The solid ingredients were thoroughly mixed together, the liquid ingredients blended together and the liquid blend then added to, and thoroughly mixed with, the solid mixture.

The mixture was put in a die and a pressure of 13.5 kg/sq.cm applied. When the resin was set, the mixture, in the form of a slab, was removed from the die.

The slab was of smooth uniform appearance and had a density of 0.68 g/cc and a modulus of rupture of 24 kg/cm².

The slab was tested in contact with molten steel and was found to emit little smoke or fume, to be resistant to penetration by the steel and to be easy to strip from the steel after the steel had solidified.

By varying the ratio of silica flour to de-fibred bagasse and/or the pressure applied, generally similar slabs but having different densities were made.

Claims

I claim:

1. In a shaped, refractory, heat-insulating article, for use in a metallurgical vessel, formed of a mixture comprising a particulate refractory material and a binder, the improvement comprising the inclusion of particulate de-fibred bagasse in said mixture.

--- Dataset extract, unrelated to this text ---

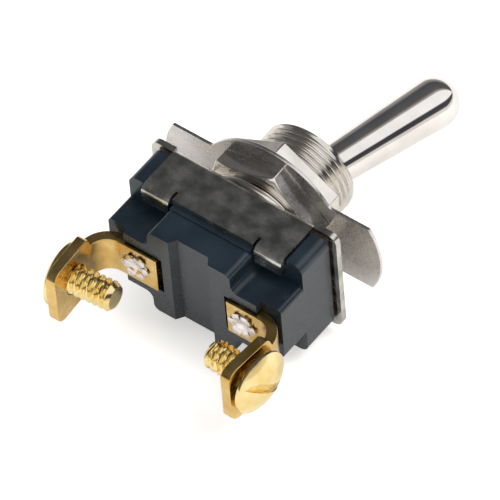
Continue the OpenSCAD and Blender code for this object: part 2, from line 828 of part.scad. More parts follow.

2. An article according to claim 1 comprising 50 to 90% by weight particulate refractory material, 5 to 30% by weight of de-fibred bagasse and 3 to 10% by weight of binder.

3. A method of making an article according to claim 1, which method comprises forming the refractory material, de-fibred bagasse and binder into a mixture, shaping the mixture, subjecting the shaped mixture to pressure and allowing the binder therein to set.

4. An ingot mould having, in the head thereof, a lining comprising at least on article according to claim 1.

5. An ingot mould having, in a head box at the head thereof, a lining comprising at least one article according to claim 1.

6. A method of making a steel ingot comprising pouring molten steel into an ingot mould according to claim 4.

7. A method of making a steel ingot comprising pouring molten steel into an ingot mould according to claim 5.